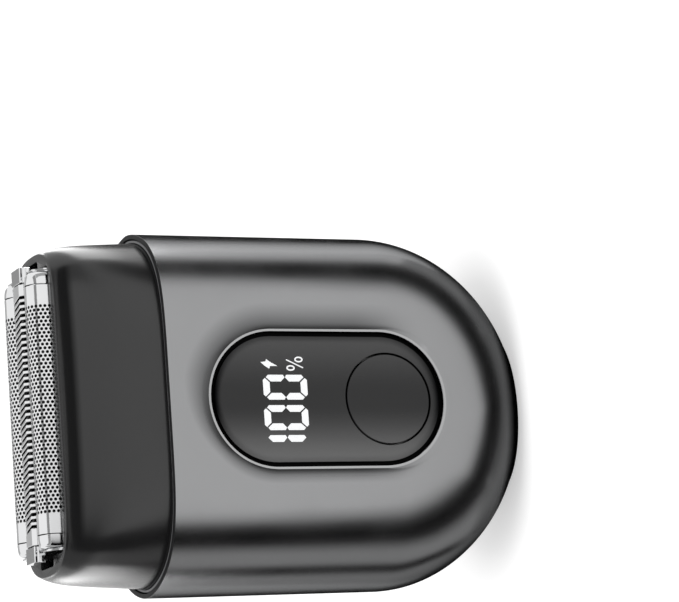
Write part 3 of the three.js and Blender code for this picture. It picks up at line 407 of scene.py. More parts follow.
# how far across a stripe, in half widths, and how solid it is there
stripeSides = ((-1.7, 0.0), (-1.15, 0.4), (-0.7, 0.92), (0.0, 1.0), (0.7, 0.92), (1.15, 0.4), (1.7, 0.0))
floorCards = {
    # outline on the floor in millimetres, height, tone
    "cardBehindRight": ([(26, 0), (34, 5), (49, 15), (146, 96), (206, 146), (130, 230), (70, 140),
                         (40, 52), (24, 8)], 0.35, 0.0),
    "fieldBackRight": ([(34, -4), (200, 11), (160, 72), (51, 11)], 0.36, 1.5),
    "cardBehindLeft": ([(-25, 6), (-38, 15), (-54, 41), (-78, 92), (-112, 162), (4, 170), (-14, 60),
                        (-22, 8)], 0.35, 0.0),
    "fieldBackLeft": ([(-28, 8), (-60, 31), (-244, 185), (-80, 250), (-34, 30)], 0.15, 1.0),
    "cardFarLeft": ([(-221, -117), (-113, -223), (-409, -802), (-795, -422)], 0.3, 0.0),
    "glowBehindRight": ([(215, -20), (560, -120), (640, 200), (420, 520), (170, 330), (200, 140)], 0.3, 5.0),
    "glowBehindLeft": ([(-215, 40), (-560, 120), (-480, 460), (-230, 560), (-110, 300), (-180, 150)],
                       0.3, 4.6),
    "fieldLeft": ([(-22, -4), (-16, -16), (-24, -24), (-60, -55), (-260, -230), (-360, -60),
                   (-300, 150), (-120, 190), (-38, 30), (-26, 4)], 0.1, 0.52),
    "fieldRight": ([(22, -5), (16, -16), (26, -22), (44, -26), (60, -22), (50, 0), (30, 2)], 0.1, 0.5),
}
standingCards = {
    # from and to azimuth, low and high elevation in degrees, distance in metres, tone, how solid at each end
    "cardLeftDark": (-60, -29, -6, 40, 0.9, 0.0, 1.0, 1.0),
    "cardLeftSoft": (-29, 13, 0, 40, 0.9, 0.0, 1.0, 0.0),
    "cardLeftGrey": (-118, -60, -6, 40, 0.92, 0.38, 1.0, 1.0),
    "cardRightGrey": (32, 66, -6, 40, 0.92, 0.4, 1.0, 1.0),
    "cardOver": (-85, 66, 42, 60, 0.94, 0.3, 1.0, 1.0),
    "cardBehind": (145, 195, 6, 40, 1.1, 0.5, 1.0, 1.0),
}
# dark spots under and round the foot, met only by reflections: painted shadow of the object on the floor
darkSpots = {
    # middle, inner and outer half sizes, height in millimetres
    "spotFoot": ((6, 22), (41, 25), (48, 29.5), 0.4),
    "spotContact": ((0, 0), (15.4, 11.1), (18.6, 13.8), 0.25),
    "spotUnder": ((0, 0), (15.4, 11.1), (18.6, 13.8), 0.03),
}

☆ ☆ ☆

> _Your instructions_: Write out the full listing, keeping every line exactly as it is.

> _Exercise response_:
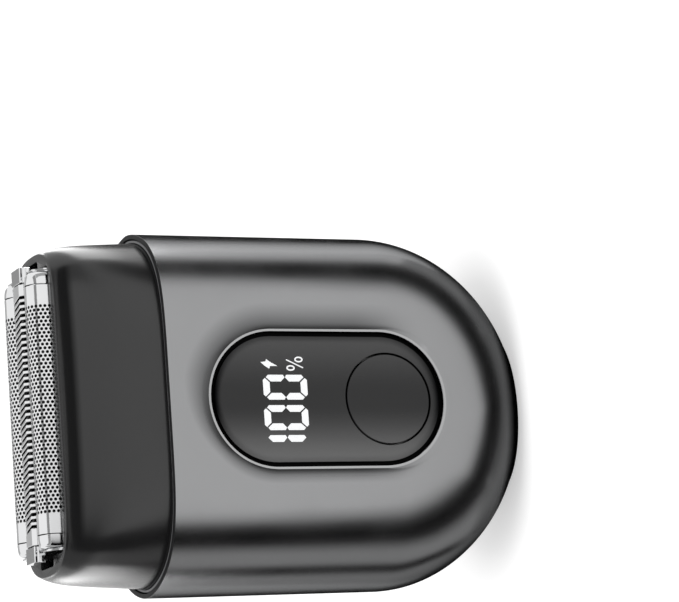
Write part 3 of the three.js and Blender code for this picture. It picks up at line 407 of scene.py. More parts follow.
# how far across a stripe, in half widths, and how solid it is there
stripeSides = ((-1.7, 0.0), (-1.15, 0.4), (-0.7, 0.92), (0.0, 1.0), (0.7, 0.92), (1.15, 0.4), (1.7, 0.0))
floorCards = {
    # outline on the floor in millimetres, height, tone
    "cardBehindRight": ([(26, 0), (34, 5), (49, 15), (146, 96), (206, 146), (130, 230), (70, 140),
                         (40, 52), (24, 8)], 0.35, 0.0),
    "fieldBackRight": ([(34, -4), (200, 11), (160, 72), (51, 11)], 0.36, 1.5),
    "cardBehindLeft": ([(-25, 6), (-38, 15), (-54, 41), (-78, 92), (-112, 162), (4, 170), (-14, 60),
                        (-22, 8)], 0.35, 0.0),
    "fieldBackLeft": ([(-28, 8), (-60, 31), (-244, 185), (-80, 250), (-34, 30)], 0.15, 1.0),
    "cardFarLeft": ([(-221, -117), (-113, -223), (-409, -802), (-795, -422)], 0.3, 0.0),
    "glowBehindRight": ([(215, -20), (560, -120), (640, 200), (420, 520), (170, 330), (200, 140)], 0.3, 5.0),
    "glowBehindLeft": ([(-215, 40), (-560, 120), (-480, 460), (-230, 560), (-110, 300), (-180, 150)],
                       0.3, 4.6),
    "fieldLeft": ([(-22, -4), (-16, -16), (-24, -24), (-60, -55), (-260, -230), (-360, -60),
                   (-300, 150), (-120, 190), (-38, 30), (-26, 4)], 0.1, 0.52),
    "fieldRight": ([(22, -5), (16, -16), (26, -22), (44, -26), (60, -22), (50, 0), (30, 2)], 0.1, 0.5),
}
standingCards = {
    # from and to azimuth, low and high elevation in degrees, distance in metres, tone, how solid at each end
    "cardLeftDark": (-60, -29, -6, 40, 0.9, 0.0, 1.0, 1.0),
    "cardLeftSoft": (-29, 13, 0, 40, 0.9, 0.0, 1.0, 0.0),
    "cardLeftGrey": (-118, -60, -6, 40, 0.92, 0.38, 1.0, 1.0),
    "cardRightGrey": (32, 66, -6, 40, 0.92, 0.4, 1.0, 1.0),
    "cardOver": (-85, 66, 42, 60, 0.94, 0.3, 1.0, 1.0),
    "cardBehind": (145, 195, 6, 40, 1.1, 0.5, 1.0, 1.0),
}
# dark spots under and round the foot, met only by reflections: painted shadow of the object on the floor
darkSpots = {
    # middle, inner and outer half sizes, height in millimetres
    "spotFoot": ((6, 22), (41, 25), (48, 29.5), 0.4),
    "spotContact": ((0, 0), (15.4, 11.1), (18.6, 13.8), 0.25),
    "spotUnder": ((0, 0), (15.4, 11.1), (18.6, 13.8), 0.03),
}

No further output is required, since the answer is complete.